Group Hug by Carmel Seymour, 2012, watercolour and pencil on paper, 72cm x 52cm.

A Walk with a Park by Carmel Seymour, 2013, graphite on paper, 72cm x 52cm

Works on paper by Carmel Seymour.  Photo - Eve Wilson.

Carmel Seymour at work in Melbourne. Photo - Eve Wilson.

Carmel Seymour at Helen Gory Galerie.  Photo - Eve Wilson.

I'd love to make the claim that artist Carmel Seymour is Melbourne based, but in fact, although she grew up here, at the moment Carmel calls Iceland home.  After travelling to Iceland in 2011 to undertake an artists residency, she's spent the past three years living and working in Reykjavik - though, impressively, she's also managed to maintain a regular exhibition calendar in Melbourne, where she is represented by Helen Gory Galerie.

After spending her early twenties working in fashion as a patternmaker and designer, Carmel realised that the highly competitive ready-to-wear industry just wasn't her world.  She felt an urge to return to painting and drawing - something she had loved as a child, but had set aside in favour of more 'sensible' career pursuits!  In 2006, she took a leap of faith, leaving her job to study fine art at the VCA.

Carmel's works on paper elegantly combine highly detailed pencil sketches with painterly fields of vivid watercolour.  Her work is inspired by storytelling, natural flora and fauna, mysticism, psychology and science.  She's particularly skilled at rendering intricate textures, which is perhaps most obvious when looking at her graphite sketches - every strand of hair seems to jump off the page!  So beautiful.

Carmel is in Melbourne this month, preparing for her solo show at Helen Gory Galerie which opens next week.  Entitled Romance Hero, the exhibition is inspired by a residency Carmel undertook in Berlin last November,  and centres around the idea of 'trust games' -  the comfort of being part of a group, and the power of group consciousness.
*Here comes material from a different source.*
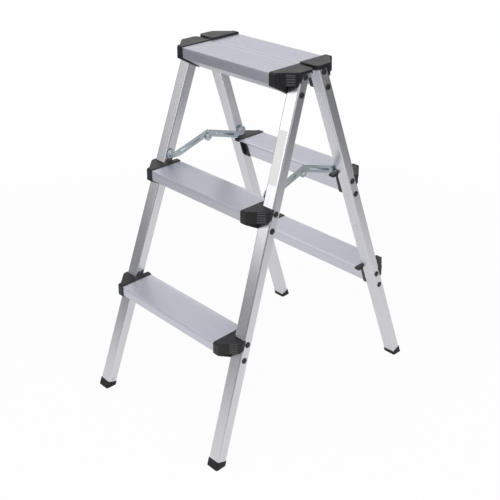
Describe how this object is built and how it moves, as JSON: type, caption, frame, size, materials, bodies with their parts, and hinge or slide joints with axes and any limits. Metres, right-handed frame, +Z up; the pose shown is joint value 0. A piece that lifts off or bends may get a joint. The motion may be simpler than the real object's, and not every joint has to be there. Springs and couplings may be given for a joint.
{
  "type": "step ladder",
  "caption": "Folding double-sided step ladder: two leaning tube frames hinged at the platform, with wide ribbed treads in moulded end connectors and jointed spreader braces.",
  "frame": {"origin": "centre of the footprint on the floor, midway between the front and rear frames", "axes": "X across the ladder, along the treads and the hinge pin; Y from the front frame to the rear frame; Z up"},
  "size_m": [0.3668, 0.543, 0.6838],
  "materials": {
    "stile_aluminium": "satin",
    "tread_aluminium": "satin anodised",
    "black_plastic": "fine moulded texture",
    "black_rubber": "matt",
    "black_steel": "black coated rivet",
    "zinc_steel": "zinc plated"
  },
  "bodies": {
    "front_frame": {"front_bottom_tread": "tread_aluminium", "front_middle_tread": "tread_aluminium", "front_top_tread": "tread_aluminium", "front_left_stile": "stile_aluminium", "front_left_bottom_connector": "black_plastic", "front_left_middle_connector": "black_plastic", "front_left_top_connector": "black_plastic", "front_left_foot": "black_rubber", "front_left_rivets": "black_steel", "front_left_brace_rivet": "zinc_steel", "front_left_brace_spacer": "zinc_steel", "front_right_stile": "stile_aluminium", "front_right_bottom_connector": "black_plastic", "front_right_middle_connector": "black_plastic", "front_right_top_connector": "black_plastic", "front_right_foot": "black_rubber", "front_right_rivets": "black_steel", "front_right_brace_rivet": "zinc_steel", "front_right_brace_spacer": "zinc_steel", "front_foot_rivets": "zinc_steel", "left_hinge_pin": "zinc_steel", "right_hinge_pin": "zinc_steel"},
    "rear_frame": {"rear_bottom_tread": "tread_aluminium", "rear_middle_tread": "tread_aluminium", "rear_top_tread": "tread_aluminium", "rear_left_stile": "stile_aluminium", "rear_left_bottom_connector": "black_plastic", "rear_left_middle_connector": "black_plastic", "rear_left_top_connector": "black_plastic", "rear_left_foot": "black_rubber", "rear_left_rivets": "black_steel", "rear_left_brace_rivet": "zinc_steel", "rear_left_brace_spacer": "zinc_steel", "rear_right_stile": "stile_aluminium", "rear_right_bottom_connector": "black_plastic", "rear_right_middle_connector": "black_plastic", "rear_right_top_connector": "black_plastic", "rear_right_foot": "black_rubber", "rear_right_rivets": "black_steel", "rear_right_brace_rivet": "zinc_steel", "rear_right_brace_spacer": "zinc_steel", "rear_foot_rivets": "zinc_steel"},
    "left_front_link": {"front_left_brace": "zinc_steel", "front_left_knee_rivet": "zinc_steel"},
    "right_front_link": {"front_right_brace": "zinc_steel", "front_right_knee_rivet": "zinc_steel"},
    "left_rear_link": {"rear_left_brace": "zinc_steel", "rear_left_knee_rivet": "zinc_steel"},
    "right_rear_link": {"rear_right_brace": "zinc_steel", "rear_right_knee_rivet": "zinc_steel"}
  },
  "joints": [
    {"name": "fold", "type": "hinge", "parent": "front_frame", "child": "rear_frame", "pos_m": [0, 0, 0.668], "axis": [-1, 0, 0], "range_deg": [0, 38.92]},
    {"name": "right_front_link", "type": "hinge", "parent": "front_frame", "child": "right_front_link", "pos_m": [0.13257, -0.09128, 0.476], "axis": [0.9989, 0.0157, 0.0444], "range_deg": [0, 49.46]},
    {"name": "left_front_link", "type": "hinge", "parent": "front_frame", "child": "left_front_link", "pos_m": [-0.13257, -0.09128, 0.476], "axis": [0.9989, -0.0157, -0.0444], "range_deg": [0, 49.46]},
    {"name": "right_rear_link", "type": "hinge", "parent": "rear_frame", "child": "right_rear_link", "pos_m": [0.13257, 0.09128, 0.476], "axis": [-0.9989, 0.0157, -0.0444], "range_deg": [0, 49.46]},
    {"name": "left_rear_link", "type": "hinge", "parent": "rear_frame", "child": "left_rear_link", "pos_m": [-0.13257, 0.09128, 0.476], "axis": [-0.9989, -0.0157, 0.0444], "range_deg": [0, 49.46]}
  ],
  "couplings": [
    {"joint": "right_front_link", "follows": "fold", "ratio": 1.2708},
    {"joint": "left_front_link", "follows": "fold", "ratio": 1.2708},
    {"joint": "right_rear_link", "follows": "fold", "ratio": 1.2708},
    {"joint": "left_rear_link", "follows": "fold", "ratio": 1.2708}
  ]
}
We're so glad to have caught Carmel before she heads back to Reykjavik in a few weeks time!

Romance Hero by Carmel Seymour
15th May to 8th June
Helen Gory Galerie 
25 St Edmonds Road
Prahran, VIC 

Tell us a little about your background – what path led you to becoming a fine artist, and to creating the style of work you are currently making?

I always spent a lot of time drawing as a child, but when I got to high school I decided I should instead follow a more income friendly career path. So up until my mid twenties I was working in the fashion industry, as a patternmaker and designer, but it left me feeling cold. I actually used to have dreams about going to art school before I considered it as a legitimate possibility. My unconscious state asleep was way ahead of me!

Once I started studying again I was amazed at how supportive and nurturing my teachers and fellow students were, it was a real contrast to the competitive nature of the fashion world. I have never looked back.

My fashion background has left me with a love of pattern and texture. I often include detailed textiles and decorative elements within my work. I love finding these patterns in the natural world as well, such as the swirls of colour in agate or the lichen formations on rocks.

A residency program in the Icelandic countryside a few years ago really opened up an appreciation for flora of all types - I love botanical illustration. I guess I try to emulate that level of detail in some of my own paintings.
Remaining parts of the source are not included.